Bookwitty By Bookwitty Published on December 7, 2017

Carmen Boullosa is a Mexican novelist, poet and playwright. Her most recent novels are El libro de Ana (Siruela, in Spain, and Alfaguara, Mexico), and on translation Texas (a PEN America Prize finalist), and Before (both at Deep Vellum). She was a visiting professor at Georgetown, NYU, Columbia, SDSU, Blaise Pascal at Clermont Ferrand, held the Chair Reyes at La Sorbonne, and during 8 years taught at City College CUNY. She also writes (and prints) artist books.

Former Guggenheim and Cullman Center Fellow, her work has received several prizes, among them the Xavier Villaurrutia (at Mexico), the Anna Seghers and the Liberatur (Germany), for her novel El complot de los románticos the (Spanish) Café Gijón Prize, and for the TV show, Nueva York, at CUNY-TV, five NY-EMMYS. 

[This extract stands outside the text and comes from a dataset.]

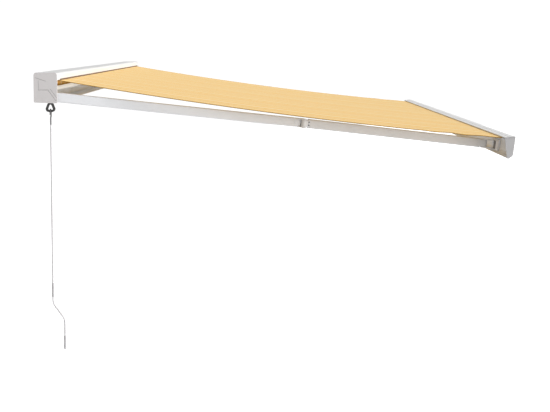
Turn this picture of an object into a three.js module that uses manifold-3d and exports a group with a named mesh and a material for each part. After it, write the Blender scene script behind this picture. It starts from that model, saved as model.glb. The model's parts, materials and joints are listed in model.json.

As 2017 comes to an end, what books could you suggest that people read to reflect on this year’s tumultuous events and why do you recommend them?


Present times are difficult. I think we should, for the sake of sanity—but mainly in order to be able to understand what’s happening—read classics in order to illuminate the present.

I have two very different recommendations. First, a classic in the Spanish tradition by María de Zayas. She’s the epitome of the feminist writer. She wrote novellas, as did her contemporary Cervantes, she also wrote novellas, as did Cervantes, (whose beautiful Exemplary novels is a delightful read). María de Zayas’ are tales of love and violence. I read her in Spanish, but in English I found one volume available containing ten of her stories called The Disenchantments of Love.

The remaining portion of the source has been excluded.